▶ _Problem to work on_:
Below is a listing; reproduce each line of it exactly.

▶ _Data provided_:
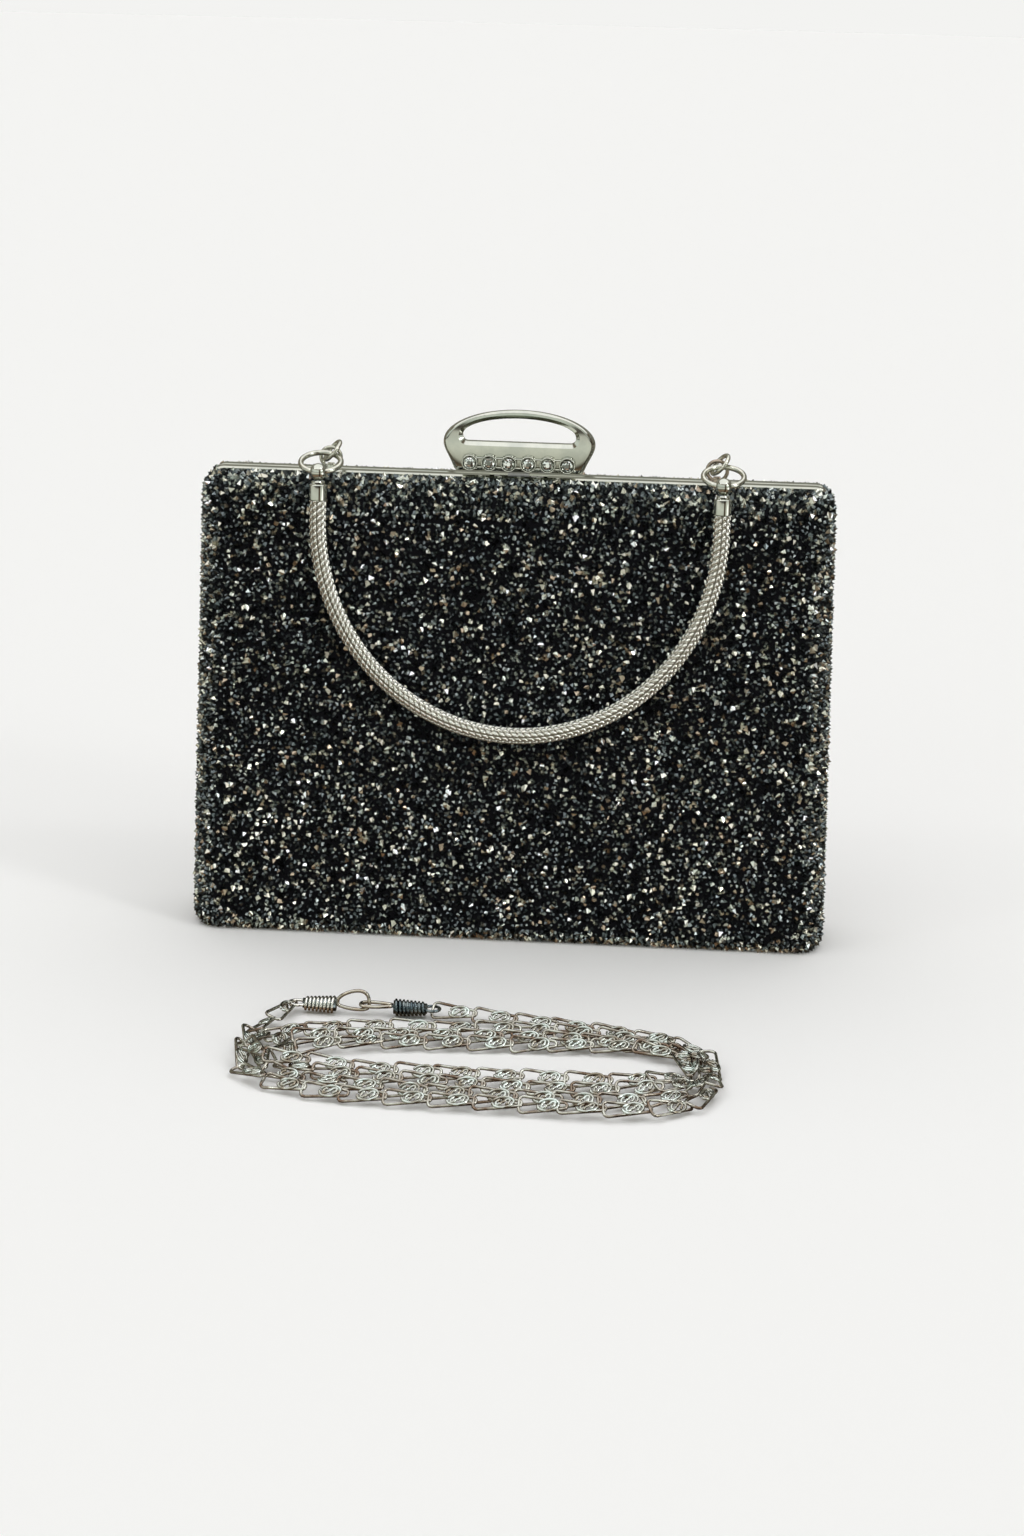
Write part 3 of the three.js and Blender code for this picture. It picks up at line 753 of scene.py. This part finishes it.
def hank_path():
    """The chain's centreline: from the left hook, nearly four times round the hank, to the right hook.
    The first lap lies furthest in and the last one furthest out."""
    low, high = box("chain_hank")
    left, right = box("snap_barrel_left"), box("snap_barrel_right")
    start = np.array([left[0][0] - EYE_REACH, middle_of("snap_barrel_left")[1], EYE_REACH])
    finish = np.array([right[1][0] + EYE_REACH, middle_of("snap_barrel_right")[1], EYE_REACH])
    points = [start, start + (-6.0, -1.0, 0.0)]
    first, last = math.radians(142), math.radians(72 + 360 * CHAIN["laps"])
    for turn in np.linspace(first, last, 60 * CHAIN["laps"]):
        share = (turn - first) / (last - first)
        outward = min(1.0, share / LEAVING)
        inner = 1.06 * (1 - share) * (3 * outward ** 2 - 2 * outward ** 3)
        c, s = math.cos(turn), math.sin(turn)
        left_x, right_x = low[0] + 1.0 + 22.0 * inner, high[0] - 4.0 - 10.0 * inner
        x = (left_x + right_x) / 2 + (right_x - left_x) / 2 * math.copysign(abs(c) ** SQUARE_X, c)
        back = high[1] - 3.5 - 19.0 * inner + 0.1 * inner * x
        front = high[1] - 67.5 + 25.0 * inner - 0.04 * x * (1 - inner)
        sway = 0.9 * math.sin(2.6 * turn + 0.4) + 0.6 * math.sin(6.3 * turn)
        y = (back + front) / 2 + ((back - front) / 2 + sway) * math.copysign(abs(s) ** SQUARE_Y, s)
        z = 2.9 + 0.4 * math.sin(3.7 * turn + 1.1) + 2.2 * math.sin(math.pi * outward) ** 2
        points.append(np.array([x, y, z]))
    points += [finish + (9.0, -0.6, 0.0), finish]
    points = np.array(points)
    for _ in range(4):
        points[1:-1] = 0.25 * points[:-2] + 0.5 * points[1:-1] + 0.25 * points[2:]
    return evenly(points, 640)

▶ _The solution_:
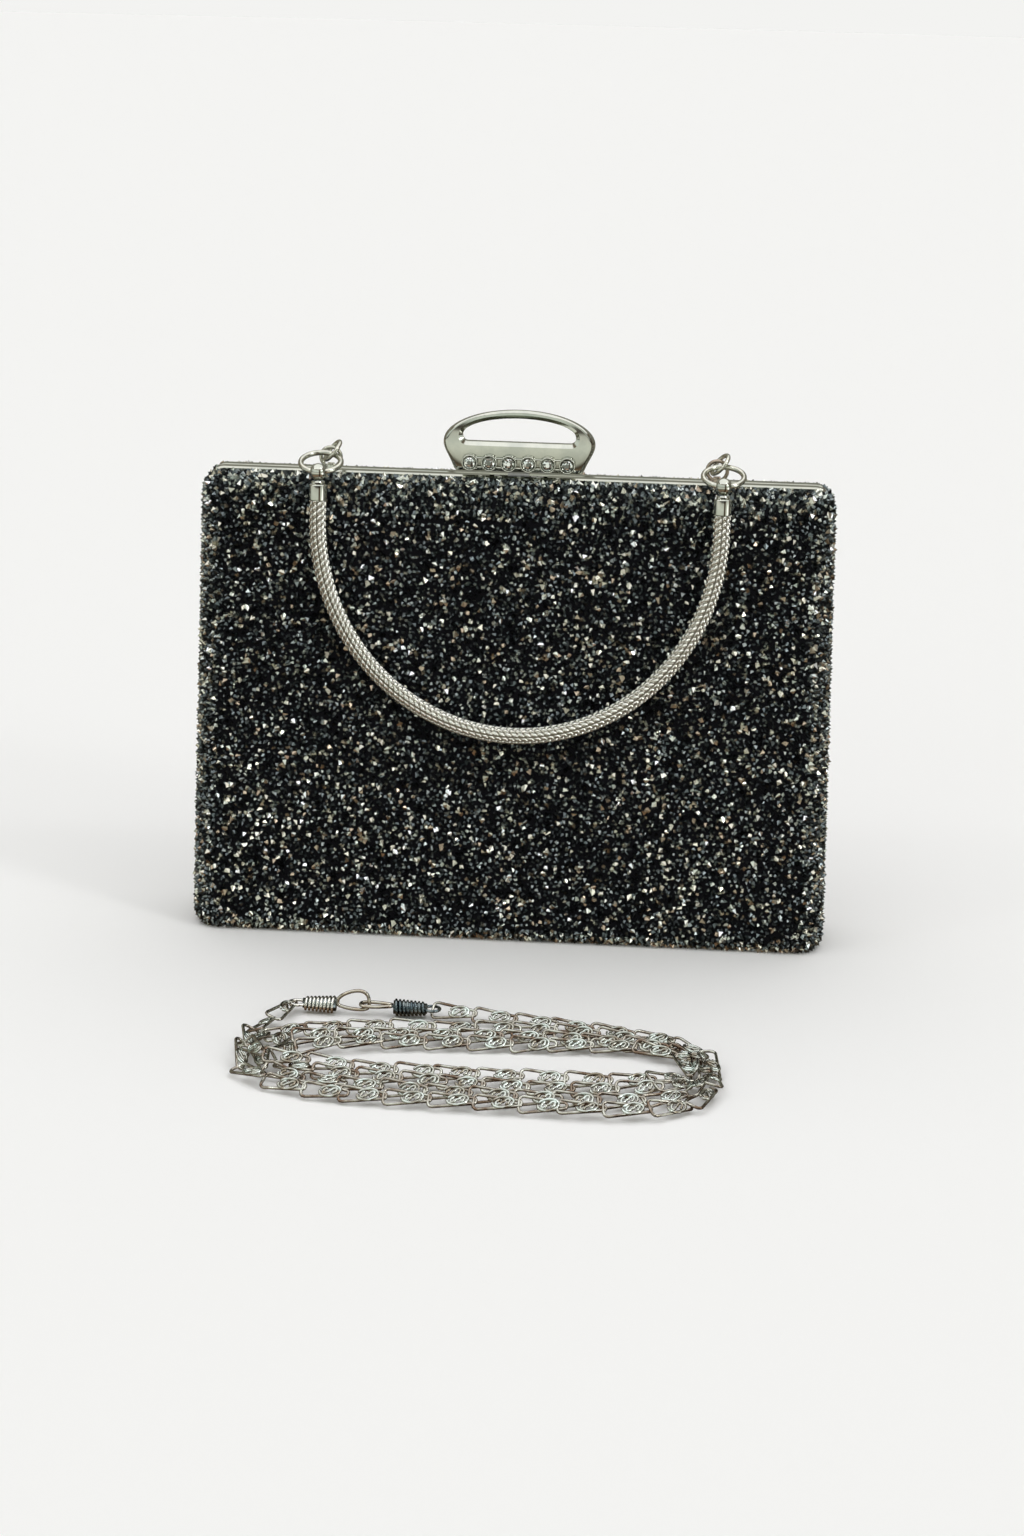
Write part 3 of the three.js and Blender code for this picture. It picks up at line 753 of scene.py. This part finishes it.
def hank_path():
    """The chain's centreline: from the left hook, nearly four times round the hank, to the right hook.
    The first lap lies furthest in and the last one furthest out."""
    low, high = box("chain_hank")
    left, right = box("snap_barrel_left"), box("snap_barrel_right")
    start = np.array([left[0][0] - EYE_REACH, middle_of("snap_barrel_left")[1], EYE_REACH])
    finish = np.array([right[1][0] + EYE_REACH, middle_of("snap_barrel_right")[1], EYE_REACH])
    points = [start, start + (-6.0, -1.0, 0.0)]
    first, last = math.radians(142), math.radians(72 + 360 * CHAIN["laps"])
    for turn in np.linspace(first, last, 60 * CHAIN["laps"]):
        share = (turn - first) / (last - first)
        outward = min(1.0, share / LEAVING)
        inner = 1.06 * (1 - share) * (3 * outward ** 2 - 2 * outward ** 3)
        c, s = math.cos(turn), math.sin(turn)
        left_x, right_x = low[0] + 1.0 + 22.0 * inner, high[0] - 4.0 - 10.0 * inner
        x = (left_x + right_x) / 2 + (right_x - left_x) / 2 * math.copysign(abs(c) ** SQUARE_X, c)
        back = high[1] - 3.5 - 19.0 * inner + 0.1 * inner * x
        front = high[1] - 67.5 + 25.0 * inner - 0.04 * x * (1 - inner)
        sway = 0.9 * math.sin(2.6 * turn + 0.4) + 0.6 * math.sin(6.3 * turn)
        y = (back + front) / 2 + ((back - front) / 2 + sway) * math.copysign(abs(s) ** SQUARE_Y, s)
        z = 2.9 + 0.4 * math.sin(3.7 * turn + 1.1) + 2.2 * math.sin(math.pi * outward) ** 2
        points.append(np.array([x, y, z]))
    points += [finish + (9.0, -0.6, 0.0), finish]
    points = np.array(points)
    for _ in range(4):
        points[1:-1] = 0.25 * points[:-2] + 0.5 * points[1:-1] + 0.25 * points[2:]
    return evenly(points, 640)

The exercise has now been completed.